**Records**.
※

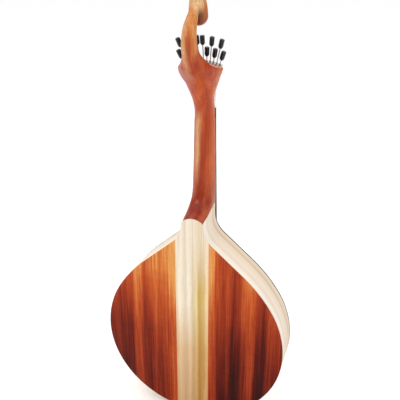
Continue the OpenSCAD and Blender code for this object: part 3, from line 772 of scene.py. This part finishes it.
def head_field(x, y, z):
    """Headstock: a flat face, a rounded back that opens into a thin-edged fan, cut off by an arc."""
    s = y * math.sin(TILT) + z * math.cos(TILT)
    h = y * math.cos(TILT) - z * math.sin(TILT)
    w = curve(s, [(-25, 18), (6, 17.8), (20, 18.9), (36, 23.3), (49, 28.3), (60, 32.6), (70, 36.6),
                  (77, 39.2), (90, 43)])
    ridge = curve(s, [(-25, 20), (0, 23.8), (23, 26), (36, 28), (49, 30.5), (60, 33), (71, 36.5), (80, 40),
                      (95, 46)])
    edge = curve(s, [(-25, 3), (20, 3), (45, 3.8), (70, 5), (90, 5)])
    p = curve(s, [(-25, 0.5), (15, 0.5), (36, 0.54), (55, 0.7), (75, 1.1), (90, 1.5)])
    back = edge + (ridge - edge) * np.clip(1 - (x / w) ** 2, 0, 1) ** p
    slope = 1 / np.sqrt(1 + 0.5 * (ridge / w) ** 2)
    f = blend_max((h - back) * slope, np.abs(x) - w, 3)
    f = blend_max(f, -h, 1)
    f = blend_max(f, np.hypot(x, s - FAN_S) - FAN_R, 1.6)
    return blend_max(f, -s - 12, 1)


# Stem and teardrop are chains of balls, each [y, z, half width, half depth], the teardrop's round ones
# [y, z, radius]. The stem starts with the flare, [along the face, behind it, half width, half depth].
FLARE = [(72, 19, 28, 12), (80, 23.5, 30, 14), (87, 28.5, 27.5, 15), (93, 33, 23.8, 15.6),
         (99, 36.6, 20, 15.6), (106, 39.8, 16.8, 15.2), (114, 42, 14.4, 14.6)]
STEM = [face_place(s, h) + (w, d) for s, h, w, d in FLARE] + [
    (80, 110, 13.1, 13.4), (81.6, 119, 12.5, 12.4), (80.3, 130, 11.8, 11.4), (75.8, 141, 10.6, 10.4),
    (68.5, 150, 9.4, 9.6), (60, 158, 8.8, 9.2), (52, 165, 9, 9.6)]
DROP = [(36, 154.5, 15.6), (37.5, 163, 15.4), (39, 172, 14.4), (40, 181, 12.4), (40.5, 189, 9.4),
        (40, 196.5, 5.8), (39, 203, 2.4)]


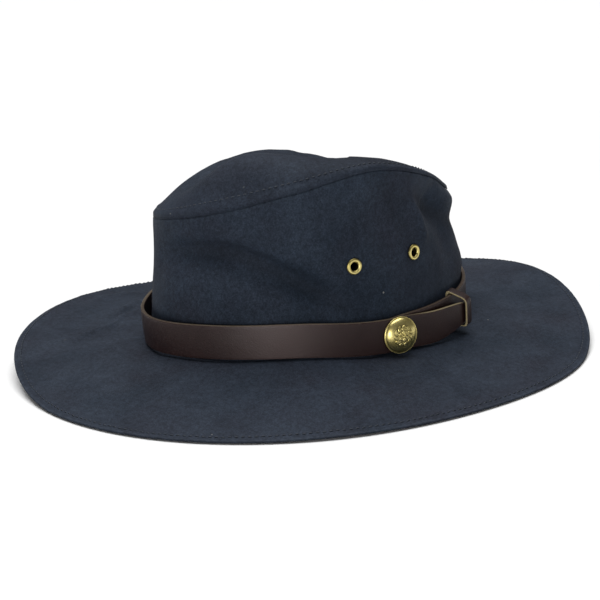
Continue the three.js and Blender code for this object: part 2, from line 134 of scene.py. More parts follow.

※

**What is asked**. Using the entries above, please restate each one word for word.

**Response for this exercise**.
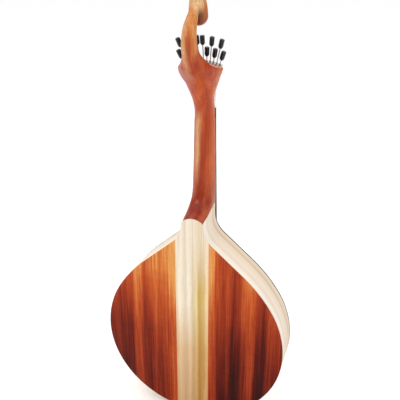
Continue the OpenSCAD and Blender code for this object: part 3, from line 772 of scene.py. This part finishes it.
def head_field(x, y, z):
    """Headstock: a flat face, a rounded back that opens into a thin-edged fan, cut off by an arc."""
    s = y * math.sin(TILT) + z * math.cos(TILT)
    h = y * math.cos(TILT) - z * math.sin(TILT)
    w = curve(s, [(-25, 18), (6, 17.8), (20, 18.9), (36, 23.3), (49, 28.3), (60, 32.6), (70, 36.6),
                  (77, 39.2), (90, 43)])
    ridge = curve(s, [(-25, 20), (0, 23.8), (23, 26), (36, 28), (49, 30.5), (60, 33), (71, 36.5), (80, 40),
                      (95, 46)])
    edge = curve(s, [(-25, 3), (20, 3), (45, 3.8), (70, 5), (90, 5)])
    p = curve(s, [(-25, 0.5), (15, 0.5), (36, 0.54), (55, 0.7), (75, 1.1), (90, 1.5)])
    back = edge + (ridge - edge) * np.clip(1 - (x / w) ** 2, 0, 1) ** p
    slope = 1 / np.sqrt(1 + 0.5 * (ridge / w) ** 2)
    f = blend_max((h - back) * slope, np.abs(x) - w, 3)
    f = blend_max(f, -h, 1)
    f = blend_max(f, np.hypot(x, s - FAN_S) - FAN_R, 1.6)
    return blend_max(f, -s - 12, 1)


# Stem and teardrop are chains of balls, each [y, z, half width, half depth], the teardrop's round ones
# [y, z, radius]. The stem starts with the flare, [along the face, behind it, half width, half depth].
FLARE = [(72, 19, 28, 12), (80, 23.5, 30, 14), (87, 28.5, 27.5, 15), (93, 33, 23.8, 15.6),
         (99, 36.6, 20, 15.6), (106, 39.8, 16.8, 15.2), (114, 42, 14.4, 14.6)]
STEM = [face_place(s, h) + (w, d) for s, h, w, d in FLARE] + [
    (80, 110, 13.1, 13.4), (81.6, 119, 12.5, 12.4), (80.3, 130, 11.8, 11.4), (75.8, 141, 10.6, 10.4),
    (68.5, 150, 9.4, 9.6), (60, 158, 8.8, 9.2), (52, 165, 9, 9.6)]
DROP = [(36, 154.5, 15.6), (37.5, 163, 15.4), (39, 172, 14.4), (40, 181, 12.4), (40.5, 189, 9.4),
        (40, 196.5, 5.8), (39, 203, 2.4)]


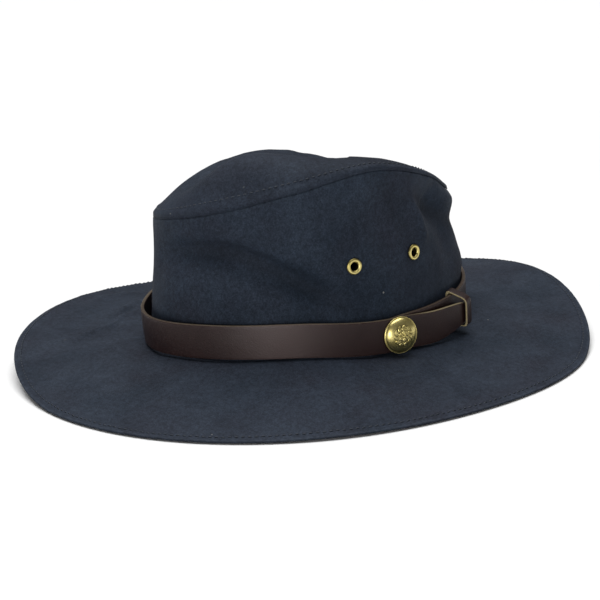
Continue the three.js and Blender code for this object: part 2, from line 134 of scene.py. More parts follow.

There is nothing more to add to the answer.